Following the earnings release, Marvell shares rose nearly 7 percent in after-hours trading. Investors appeared to focus on the raised forecasts and the company’s assertion that visibility into calendar-year 2027 orders has improved. Management did not provide specific numerical targets for the full fiscal years, but said revenue in both 2027 and 2028 is now expected to exceed guidance offered three months ago.

While Marvell’s bottom line on a GAAP basis remains under pressure from amortization of acquisition-related intangibles, the company emphasized that cash generation remains strong. The first-quarter cash flow figure marked the fifth consecutive period of year-over-year expansion, giving the firm additional flexibility to fund research, pursue further tuck-in deals, or return capital to shareholders. No changes to the existing share-repurchase authorization or dividend policy were announced.
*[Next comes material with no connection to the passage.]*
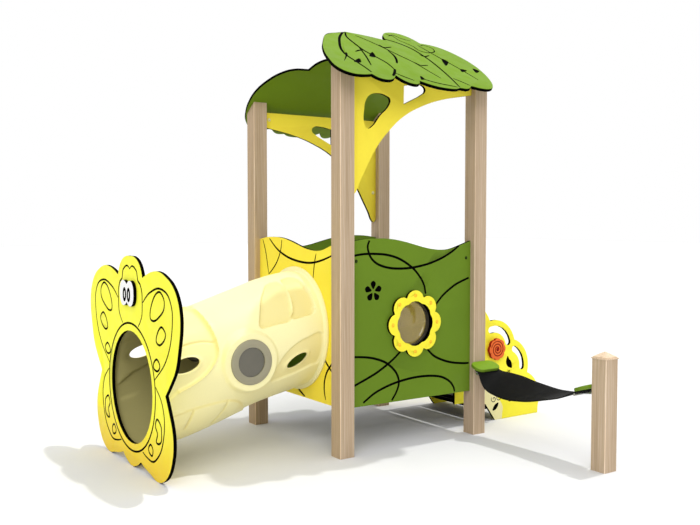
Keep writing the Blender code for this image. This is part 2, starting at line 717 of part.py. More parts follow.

Management indicated that capacity constraints at outsourced assembly and testing partners are beginning to ease, reducing lead times for several high-performance components. However, demand still exceeds supply for certain optical transceivers, a trend the company expects will persist through at least the second half of fiscal 2027.

Marvell did not hold a separate analyst day in conjunction with the results, but executives said detailed updates on product roadmaps and long-term financial targets will be provided during the firm’s customary September investor briefing.